Start of Data lines

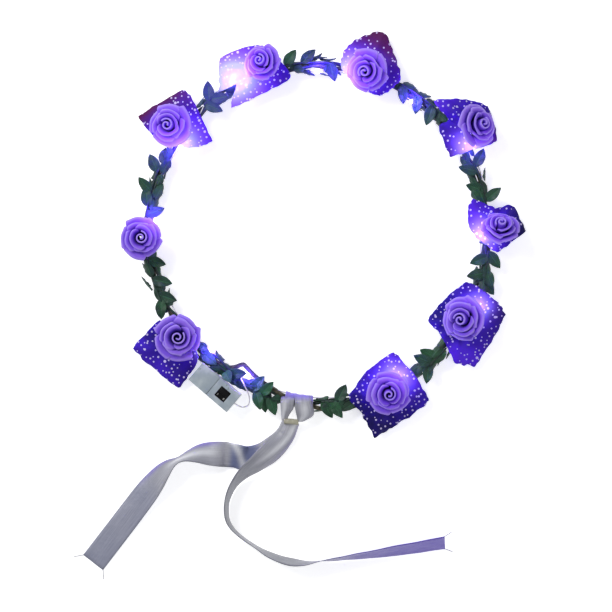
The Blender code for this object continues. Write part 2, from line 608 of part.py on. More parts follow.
def make_box():
    pale = material("translucent plastic", (0.55, 0.60, 0.68), 0.35)
    black = material("black plastic", (0.01, 0.01, 0.012), 0.4)
    steel = material("cell steel", (0.62, 0.62, 0.6), 0.25, 1.0)
    spring_look = material("contact spring", (0.7, 0.6, 0.35), 0.3, 1.0)
    anchor = bpy.data.objects.new("battery_box", None)
    anchor.matrix_world = box_place()
    bpy.context.scene.collection.objects.link(anchor)

    def block(name, low, high, look):
        piece = mesh_object(name, box_shape(low, high), look, smooth=False)
        piece.parent = anchor
        return piece

    def cutter(name, low, high):
        return helper(block(name, low, high, pale))

    half, half_inner = BOX_WIDTH / 2, BOX_INNER / 2
    end = BOX_LENGTH / 2
    past = 1 * MM

    housing = block("battery_housing", (-end, -half, 0), (end, half, RIM_Z), pale)
    inside_top = RIM_Z + past
    bay = cutter("cell bay", (BAY_START, -half_inner, BOX_FLOOR), (BAY_END, half_inner, inside_top))
    room = cutter(
        "switch room",
        (BAY_END + BOX_WALL, -half_inner, BOX_FLOOR),
        (end - BOX_WALL, half_inner, inside_top),
    )
    hole_shape = bmesh.new()
    hole_at = Matrix.Translation((end, half - WIRE_HOLE_FROM_EDGE, WIRE_HOLE_HEIGHT))
    bmesh.ops.create_cone(hole_shape, cap_ends=True, segments=8, radius1=WIRE_HOLE_RADIUS,
                          radius2=WIRE_HOLE_RADIUS, depth=4 * BOX_WALL,
                          matrix=hole_at @ Matrix.Rotation(math.radians(90), 4, "Y"))
    hole = helper(mesh_object("wire hole", hole_shape, pale))
    hole.parent = anchor
    for tool in (bay, room, hole):
        boolean(housing, tool, "DIFFERENCE")

    deck = block("switch_deck", (SEAM + TOUCH_GAP / 2, -half, LID_Z), (end, half, BOX_TOP), pale)
    window = cutter(
        "switch window",
        (SWITCH_AT - WINDOW_LENGTH / 2, -WINDOW_WIDTH / 2, LID_Z - past),
        (SWITCH_AT + WINDOW_LENGTH / 2, WINDOW_WIDTH / 2, BOX_TOP + past),
    )
    boolean(deck, window, "DIFFERENCE")

    cover = block("battery_cover", (-end, -half, LID_Z), (SEAM - TOUCH_GAP / 2, half, BOX_TOP), pale)
    lip = TOUCH_GAP
    tongue = cutter(
        "cover tongue",
        (BAY_START + lip, -half_inner + lip, LID_Z - CELL_TO_LID),
        (BAY_END - lip, half_inner - lip, LID_Z + LID_THICKNESS / 2),
    )
    boolean(cover, tongue, "UNION")

    for number in range(CELL_COUNT):
        low = CELL_Z + number * (CELL_HEIGHT + TOUCH_GAP)
        shape = bmesh.new()
        place = Matrix.Translation((CELL_MIDDLE, 0, low + CELL_HEIGHT / 2))
        bmesh.ops.create_cone(shape, cap_ends=True, segments=CELL_SIDES, radius1=CELL_RADIUS,
                              radius2=CELL_RADIUS, depth=CELL_HEIGHT, matrix=place)
        cell = mesh_object(f"button_cell_{number + 1}", shape, steel)
        cell.parent = anchor

    reach = CELL_RADIUS * CONTACT_REACH
    make_spring(anchor, reach, spring_look)
    block(
        "side_contact",
        (BAY_END - TOUCH_GAP - CONTACT_THICKNESS, -reach, BOX_FLOOR + TOUCH_GAP),
        (BAY_END - TOUCH_GAP, reach, CELL_Z + STACK_HEIGHT),
        spring_look,
    )

    floor_z = BOX_TOP - KNOB_BELOW_TOP - KNOB_TALL - TOUCH_GAP
    body = block(
        "switch_body",
        (SWITCH_AT - WINDOW_LENGTH / 2 - SWITCH_RIM, -WINDOW_WIDTH / 2 - SWITCH_RIM, RIM_Z - SWITCH_DEPTH),
        (SWITCH_AT + WINDOW_LENGTH / 2 + SWITCH_RIM, WINDOW_WIDTH / 2 + SWITCH_RIM, RIM_Z),
        black,
    )
    track = cutter(
        "switch track",
        (SWITCH_AT - WINDOW_LENGTH / 2, -WINDOW_WIDTH / 2, floor_z),
        (SWITCH_AT + WINDOW_LENGTH / 2, WINDOW_WIDTH / 2, inside_top),
    )
    boolean(body, track, "DIFFERENCE")

    knob_shape = box_shape(
        (-KNOB_LENGTH / 2, -KNOB_WIDTH / 2, 0), (KNOB_LENGTH / 2, KNOB_WIDTH / 2, KNOB_TALL)
    )
    knob = mesh_object("switch_knob", knob_shape, black, smooth=False)
    knob.parent = anchor
    knob.location = (SWITCH_AT, KNOB_START, floor_z + TOUCH_GAP)


def make_spring(anchor, reach, look):
    """A leaf of spring steel on the bay's floor, bowed up towards the lowest cell."""
    shape = bmesh.new()
    width = CELL_RADIUS * SPRING_REACH
    lower, upper = [], []
    for index in range(SPRING_STEPS + 1):
        share = index / SPRING_STEPS
        x = CELL_MIDDLE - reach + 2 * reach * share
        z = SPRING_Z + (SPRING_HEIGHT - CONTACT_THICKNESS) * math.sin(math.pi * share)
        lower.append(add_loop(shape, [(x, -width, z), (x, width, z)]))
        top = z + CONTACT_THICKNESS
        upper.append(add_loop(shape, [(x, -width, top), (x, width, top)]))
    sections = [[low[0], low[1], high[1], high[0]] for low, high in zip(lower, upper)]
    for first, second in zip(sections, sections[1:]):
        bridge(shape, first, second)
    shape.faces.new(sections[0])
    shape.faces.new(sections[-1])
    mesh_object("contact_spring", shape, look).parent = anchor


# ---- The satin ribbon ----


def strip(name, keys, look):
    """A ribbon along the keys, rolled about its own length, with the given gap under its lower edge."""
    start = direction(HITCH_AT) * ring_radius(HITCH_AT)
    line = []
    for x, y, gap, roll in smooth_line(keys, TAIL_STEPS):
        turn = math.radians(roll)
        below = (abs(math.sin(turn)) * RIBBON_WIDTH + abs(math.cos(turn)) * RIBBON_THICKNESS) / 2
        line.append((start + Vector((x * MM, y * MM, gap * MM + below)), turn))
    shape = bmesh.new()
    sections = []
    for index, (middle, turn) in enumerate(line):
        ahead = (line[min(index + 1, len(line) - 1)][0] - line[max(index - 1, 0)][0]).normalized()
        level = Vector((0, 0, 1)).cross(ahead).normalized()
        up = ahead.cross(level)
        across = (level * math.cos(turn) + up * math.sin(turn)) * RIBBON_WIDTH / 2
        face = ahead.cross(across).normalized() * RIBBON_THICKNESS / 2
        corners = (across + face, across - face, -across - face, face - across)
        sections.append(add_loop(shape, [middle + corner for corner in corners]))
    # Both wide faces are split along the same diagonal. Otherwise, where the ribbon twists, each would
    # cut through the other.
    for first, second in zip(sections, sections[1:]):
        for one, two in ((0, 1), (1, 2), (2, 3)):
            shape.faces.new((first[one], first[two], second[two]))
            shape.faces.new((first[one], second[two], second[one]))
        shape.faces.new((first[3], first[0], second[3]))
        shape.faces.new((first[0], second[0], second[3]))
    shape.faces.new(sections[0])
    shape.faces.new(sections[-1])
    return mesh_object(name, shape, look)


def make_ribbon():
    satin = material("satin", (0.48, 0.47, 0.50), 0.35)
    shape = bmesh.new()
    half_span = math.degrees(HITCH_WIDTH / 2 / ring_radius(HITCH_AT))
    loops = []
    stations = angles_between(HITCH_AT - half_span, HITCH_AT + half_span, half_span)
    for grow in (0.0, RIBBON_THICKNESS):
        for angle in stations:
            loop = []
            for index in range(HITCH_SIDES):
                corner = direction(360 / HITCH_SIDES * index) * (HITCH_INNER + grow)
                spot = direction(angle) * (ring_radius(angle) + corner.x)
                spot.z = RING_HEIGHT + HITCH_LIFT + corner.y
                loop.append(spot)
            loops.append(add_loop(shape, loop))
    count = len(stations)
    inner, outer = loops[:count], loops[count:]
    for layer in (inner, outer):
        for first, second in zip(layer, layer[1:]):
            bridge(shape, first, second)
    bridge(shape, inner[0], outer[0])
    bridge(shape, inner[-1], outer[-1])
    hitch = mesh_object("ribbon_hitch", shape, satin)

    # Two legs run from the outside of the loop down to the band that the tails leave from.
    wall = ring_radius(HITCH_AT) + HITCH_INNER + RIBBON_THICKNESS / 2
    middle = direction(HITCH_AT) * ring_radius(HITCH_AT)
    middle.z = RING_HEIGHT + HITCH_LIFT
    for leg in HITCH_LEGS:
        left, right, foot_left, foot_right = [middle.x + x * MM for x in leg]
        foot = middle.y + BAND_TOP * MM - RIBBON_THICKNESS
        rim = [Vector((x, -math.sqrt(wall**2 - x**2), middle.z)) for x in (left, right)]
        rim += [Vector((x, foot, middle.z)) for x in (foot_right, foot_left)]
        shape = bmesh.new()
        bottom = add_loop(shape, [spot - Vector((0, 0, LEG_THICKNESS / 2)) for spot in rim])
        top = add_loop(shape, [spot + Vector((0, 0, LEG_THICKNESS / 2)) for spot in rim])
        bridge(shape, bottom, top)
        shape.faces.new(bottom)
        shape.faces.new(top)
        boolean(hitch, helper(mesh_object("hitch leg", shape, satin)), "UNION")
    band = box_shape(
        middle + Vector((HITCH_LEGS[0][2] * MM - RIBBON_THICKNESS, BAND_BOTTOM * MM, -LEG_THICKNESS)),
        middle + Vector((HITCH_LEGS[1][3] * MM + RIBBON_THICKNESS, BAND_TOP * MM, LEG_THICKNESS)),
    )
    boolean(hitch, helper(mesh_object("hitch band", band, satin, smooth=False)), "UNION")
    strip("ribbon_tail_long", LONG_TAIL, satin)
    strip("ribbon_tail_short", SHORT_TAIL, satin)


clear_scene()
make_wires()
make_lights()
make_roses()
make_cloth()
make_sprigs()
make_box()
make_ribbon()
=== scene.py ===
# %% [markdown]
# # A flower crown with a string of lights
#
# The crown is two wires twisted into a ring. On it sit nine foam roses, squares of star-printed ribbon,
# sprigs of cloth leaves and a thin string of lights, and a satin ribbon hangs from its lower side. The
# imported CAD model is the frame, and this file dresses it: each soft or plain CAD solid is swapped for a
# detailed piece in the same place. Lengths are in metres, and tables give millimetres.

import random
from math import atan2, copysign, cos, degrees, exp, pi, radians, sin, sqrt

import bmesh
import bpy
from mathutils import Matrix, Vector, noise


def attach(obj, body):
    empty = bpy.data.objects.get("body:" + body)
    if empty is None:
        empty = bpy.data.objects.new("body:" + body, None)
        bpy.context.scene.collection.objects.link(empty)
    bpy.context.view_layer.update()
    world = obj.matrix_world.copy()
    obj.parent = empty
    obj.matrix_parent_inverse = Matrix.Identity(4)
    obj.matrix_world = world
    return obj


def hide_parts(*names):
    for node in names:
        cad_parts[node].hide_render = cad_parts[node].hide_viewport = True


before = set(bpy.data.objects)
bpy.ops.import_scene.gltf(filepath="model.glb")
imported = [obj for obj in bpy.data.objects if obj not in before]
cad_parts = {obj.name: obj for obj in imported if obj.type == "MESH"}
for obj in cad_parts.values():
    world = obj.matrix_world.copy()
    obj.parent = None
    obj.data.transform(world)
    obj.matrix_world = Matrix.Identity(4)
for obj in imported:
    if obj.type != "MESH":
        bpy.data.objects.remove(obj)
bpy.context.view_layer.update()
MM = 0.001

# %% [markdown]
# ## Camera, floor and light
#
# The crown is looked at from straight above. A long lens far away keeps the tall roses from leaning
# outwards in the picture. The floor is a plain pale sheet, and two large soft lamps with a pale sky give
# shadows with soft edges. The colours are shown as they are, with no film curve.

# %% Camera
VIEW_CENTRE = Vector((-6.0, -41.4, 0)) * MM
VIEW_WIDTH = 367.2 * MM
LENS, SENSOR = 100.0, 36.0

scene = bpy.context.scene
scene.view_settings.view_transform = "Standard"


def add_object(name, data, place=(0, 0, 0)):
    made = bpy.data.objects.new(name, data)
    made.location = place
    scene.collection.objects.link(made)
    return made


camera_data = bpy.data.cameras.new("camera")
camera_data.lens, camera_data.sensor_width = LENS, SENSOR
camera = add_object("camera", camera_data, VIEW_CENTRE + Vector((0, 0, VIEW_WIDTH * LENS / SENSOR)))
scene.camera = camera
print("camera height in mm:", round(camera.location.z / MM))

# %% [markdown]
# ## Shader maths that reads like arithmetic
#
# A material in Blender is a graph of nodes. Writing one in Python usually means many lines that add nodes
# and link sockets. The small class below wraps the output of a node. Adding, multiplying or subtracting
# such values adds the Math node that does it, so a pattern can be written as one expression. Every other
# node comes from one method, which takes the node's settings first and then what goes into its sockets.

# %% The shader helpers


class Value:
    """The output of a shader node. Arithmetic on it adds Math nodes."""

    def __init__(self, finish, socket):
        self.finish, self.socket = finish, socket

    def maths(self, operation, *others):
        values = dict(enumerate((self, *others)))
        return self.finish.node("ShaderNodeMath", {"operation": operation}, values)

    def __add__(self, other):
        return self.maths("ADD", other)

    def __sub__(self, other):
        return self.maths("SUBTRACT", other)

    def __mul__(self, other):
        return self.maths("MULTIPLY", other)

    def __rsub__(self, other):
        return self * -1.0 + other

    __radd__, __rmul__ = __add__, __mul__

    def ramp(self, low, high):
        """0 up to low, 1 from high, and a smooth step between them."""
        limits = {"From Min": low, "From Max": high, "Value": self}
        return self.finish.node("ShaderNodeMapRange", {"interpolation_type": "SMOOTHSTEP"}, limits)


def paint(code):
    """A colour from its usual six-digit code, as the linear numbers that Blender works in."""
    parts = [int(code[place : place + 2], 16) / 255 for place in (0, 2, 4)]
    return (*[part / 12.92 if part < 0.04045 else ((part + 0.055) / 1.055) ** 2.4 for part in parts], 1.0)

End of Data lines

> Task: Every line from the one containing "clear_scene()" through the one containing "if empty is" is to be given again exactly, both ends included, and no line outside that range.

> Solution to the problem:
clear_scene()
make_wires()
make_lights()
make_roses()
make_cloth()
make_sprigs()
make_box()
make_ribbon()
=== scene.py ===
# %% [markdown]
# # A flower crown with a string of lights
#
# The crown is two wires twisted into a ring. On it sit nine foam roses, squares of star-printed ribbon,
# sprigs of cloth leaves and a thin string of lights, and a satin ribbon hangs from its lower side. The
# imported CAD model is the frame, and this file dresses it: each soft or plain CAD solid is swapped for a
# detailed piece in the same place. Lengths are in metres, and tables give millimetres.

import random
from math import atan2, copysign, cos, degrees, exp, pi, radians, sin, sqrt

import bmesh
import bpy
from mathutils import Matrix, Vector, noise


def attach(obj, body):
    empty = bpy.data.objects.get("body:" + body)
    if empty is None:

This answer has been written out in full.